Proceedings of the 9th International Conference on Learning Analytics & Knowledge | 2019
Refusing to Try: Characterizing Early Stopout on Student Assignments
Abstract
A prominent issue faced by the education research community is that of student attrition. While large research efforts have been devoted to studying course-level attrition, widely referred to as dropout, less research has been focused on finer-grained assignment-level attrition commonly observed in K-12 classrooms. This later instantiation of attrition, referred to in this paper as stopout, is characterized by students failing to complete their assigned work, but the cause of such behavior are not often known. This becomes a large problem for educators and developers of learning platforms as students who give up on assignments early are missing opportunities to learn and practice the material which may affect future performance on related topics; similarly, it is difficult for researchers to develop, and subsequently difficult for computer-based systems to deploy interventions aimed at promoting productive persistence once a student has ceased interaction with the software. This difficulty highlights the importance to understand and identify early signs of stopout behavior in order to provide aid to students preemptively to promote productive persistence in their learning. While many cases of student stopout may be attributable to gaps in student knowledge and indicative of struggle, student attributes such as grit and persistence may be further affected by other factors.

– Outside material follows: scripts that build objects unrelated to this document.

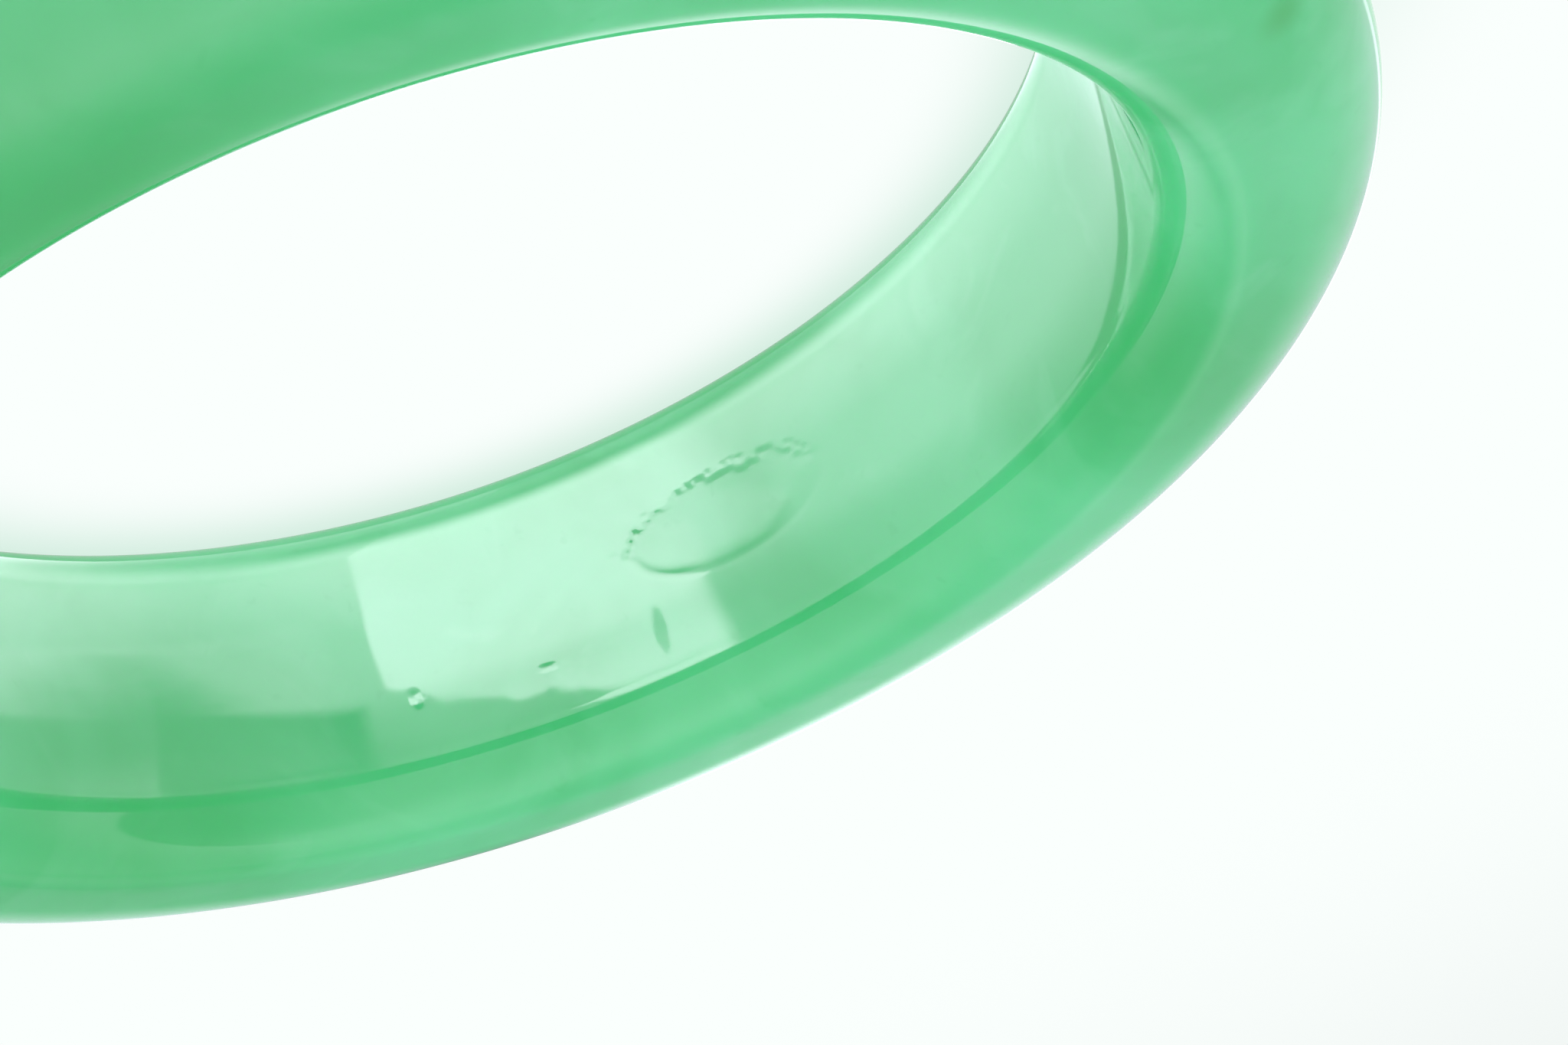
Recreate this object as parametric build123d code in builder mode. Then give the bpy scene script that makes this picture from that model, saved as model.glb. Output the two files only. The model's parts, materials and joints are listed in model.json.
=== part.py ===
from build123d import *
import os

os.makedirs("parts", exist_ok=True)

# One-piece stone bangle, lying flat on its side. Millimetres.
# Z is the axis of the wrist opening. The origin is on that axis, in the plane the ring rests on.

# Wrist opening
BORE_RADIUS = 28.0

# Section of the ring: a flat inner wall, two narrow side lands and a domed outer face
RING_WIDTH = 17.0
WALL_THICKNESS = 10.4
CROWN_RISE = 0.6

# Polished roundings of the section's four corners
INNER_EDGE_RADIUS = 3.2
OUTER_SHOULDER_RADIUS = 5.2

# Least flat land that stays on each side between its two roundings
SIDE_LAND_MIN = 0.5

# Sizes that follow from the ones above
OUTER_RADIUS = BORE_RADIUS + WALL_THICKNESS
SIDE_OUTER_RADIUS = OUTER_RADIUS - CROWN_RISE
MID_HEIGHT = RING_WIDTH / 2

# The shoulder rounding ends before the inner edge rounding begins
SHOULDER_ROOM = WALL_THICKNESS - CROWN_RISE - INNER_EDGE_RADIUS - SIDE_LAND_MIN
SHOULDER_RADIUS = min(OUTER_SHOULDER_RADIUS, SHOULDER_ROOM)

# The stone ring, turned about Z
with BuildPart() as bangle_ring:
    with BuildSketch(Plane.XZ) as section:
        with BuildLine():
            # Flat inner wall, from the resting side to the upper side
            Line((BORE_RADIUS, 0), (BORE_RADIUS, RING_WIDTH))
            # Upper side land
            Line((BORE_RADIUS, RING_WIDTH), (SIDE_OUTER_RADIUS, RING_WIDTH))
            # Domed outer face
            ThreePointArc(
                (SIDE_OUTER_RADIUS, RING_WIDTH),
                (OUTER_RADIUS, MID_HEIGHT),
                (SIDE_OUTER_RADIUS, 0),
            )
            # Lower side land, on which the ring rests
            Line((SIDE_OUTER_RADIUS, 0), (BORE_RADIUS, 0))
        make_face()
        # Rounded mouth of the opening on both sides
        fillet(section.vertices().group_by(Axis.X)[0], INNER_EDGE_RADIUS)
        # Rounded shoulders between the side lands and the domed face
        fillet(section.vertices().group_by(Axis.X)[-1], SHOULDER_RADIUS)
    revolve(axis=Axis.Z)
bangle_ring.part.label = "bangle_ring"
export_step(bangle_ring.part, "parts/bangle_ring.step")
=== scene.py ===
import json
import math
import random

import bmesh
import bpy
import numpy as np
from mathutils import Matrix, Vector, noise


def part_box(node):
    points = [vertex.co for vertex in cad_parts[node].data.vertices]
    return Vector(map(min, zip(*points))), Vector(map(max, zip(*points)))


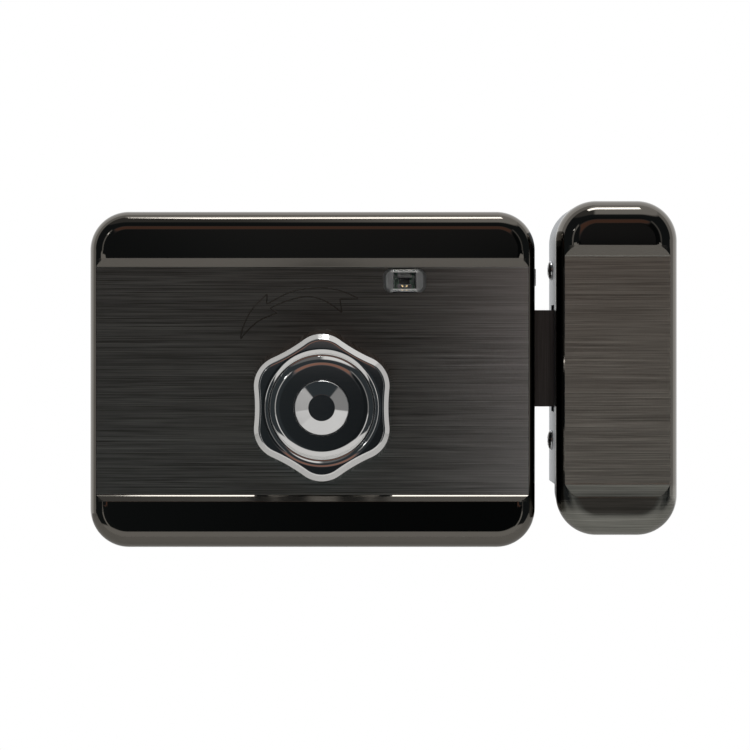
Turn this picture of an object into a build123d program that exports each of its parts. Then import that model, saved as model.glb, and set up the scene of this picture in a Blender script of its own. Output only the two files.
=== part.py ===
from build123d import *
import math
import os

os.makedirs("parts", exist_ok=True)

# Frame: the origin is on the knob's axis, in the plane of the door. +X points to the keeper, +Z up,
# and the room is on the -Y side, so a depth in this file is a distance from the door towards the room.

# Fits and gaps
running_fit = 0.06
drop_in_gap = 0.15
screw_fit = 0.05
guide_play = 0.25
seat_gap = 0.2
pressed_fit = 0.02

# Case cover
case_width = 132.6
case_height = 100.0
case_depth = 38.0
case_corner = 11.5
case_wall = 1.5
edge_round = 5.5
knob_from_left = 69.3
knob_from_bottom = 42.0
panel_from_bottom = 15.7
panel_height = 67.8
panel_sink = 1.2
panel_step_upper = 2.5
panel_step_lower = 1.9

# Back plate and what fixes it
plate_thickness = 2.0
post_radius = 4.0
post_inset = 9.0
post_screw_radius = 1.5
post_screw_reach = 12.0
post_screw_head_radius = 2.9
post_screw_head_height = 1.4
post_screw_drive = 0.7
door_bolt_radius = 2.5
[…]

This work focuses on identifying different forms of stopout behavior in the context of middle school math by observing student behaviors at the sub-problem level. We find that students exhibit disproportionate stopout on the first problem of their assignments in comparison to stopout on subsequent problems, identifying a behavior that we call refusal, and use the emerging patterns of student activity to better understand the potential causes underlying stopout behavior early in an assignment.